The future Standard for Guidance on social responsibility ISO 26000 has just passed an important milestone with confirmation that support by ISO's national members and by participating liaison organisations is strong enough for it to progress to a Final Draft International Standard (FDIS).

ISO 26000 will provide globally relevant guidance to encourage the implementation of social responsibility worldwide. The guidance in ISO 26000 draws on best practice developed by existing public and private sector social responsibility initiatives.

In mid-February, ISO's National Standards Body (NSB) members voted in favour of moving the Draft International Standard version to FDIS status.
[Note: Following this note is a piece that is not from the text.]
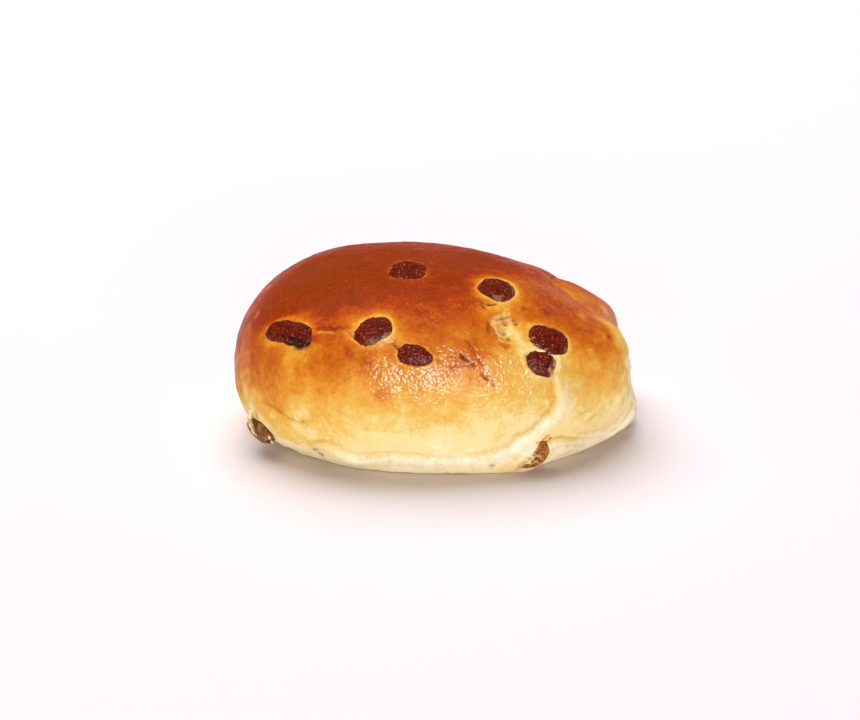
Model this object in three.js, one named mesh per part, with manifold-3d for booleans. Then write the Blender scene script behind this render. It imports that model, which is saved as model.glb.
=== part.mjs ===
// A raisin bun: one piece of soft sweet dough, proved, glazed and baked beside others on a tray, with
// whole raisins that show at its crust. The dough is one solid with a pocket for each raisin that
// shows, and each of those raisins is a solid of its own, set in its pocket.
//
// Millimetres, +Z up. The bun lies on the plane z = 0, +X runs along its length towards the end that
// baked against the next bun, and -Y is the side with the long fold.

import * as THREE from 'three';
import { mergeVertices } from 'three/addons/utils/BufferGeometryUtils.js';
import Module from 'manifold-3d';

const wasm = await Module();
wasm.setup();

// ---------------------------------------------------------------- driving dimensions

// The bun is a big round swell of dough, drawn out into a lower one on the right.
// An egg is a rounded solid with a height of its own above and below its middle.
const EGG_SQUARENESS = 2.3;
const MAIN_SWELL = { middle: [-9.7, 0, 18], side: 45, front: 42, up: 30.9, down: 25 };
const RIGHT_SWELL = { middle: [14.6, 0, 14], side: 43.5, front: 37, up: 26, down: 20 };
const SWELL_JOIN = 12;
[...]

However, to assess support from the 42 international liaison organisations participating in the ISO Working Group on Social Responsibility (ISO/WG SR), the group's leadership reviewed the views and comments of these organisations before formally proceeding to FDIS.

The group's membership is limited to a maximum of six experts per NSB and two experts per liaison organisation. In total, the group comprises 436 participating experts and 195 observers from 94 ISO member countries, including New Zealand, and 42 liaison organisations.

The liaison organisations include associations representing business, civil society non-governmental organisations, consumers or labour, and include groupings of both inter-governmental and non-governmental origin. They do not have voting rights, but have actively participated in developing ISO 26000.

Following the positive mid-February vote, the leaders of the ISO/WG SR concluded that there was the required support for registering the document as ISO/FDIS 26000.

With this decision now formally confirmed, the ISO/WG SR will next focus on addressing the 2650 comments received during the course of the vote from ISO members and liaison organisations to increase the level of consensus and the quality of the document even further.

The group's drafting task force will look into all comments received and prepare proposed ways forward on key topics identified for discussion among the ISO/WG SR experts at its next meeting to be held in Copenhagen, Denmark, in May 2010. A new revised document will be finalised based on the agreements reached in Copenhagen. The document will then be circulated as an FDIS for a 2-month ballot and, if approved on the FDIS vote, ISO 26000 could be published as an international Standard by the end of this year.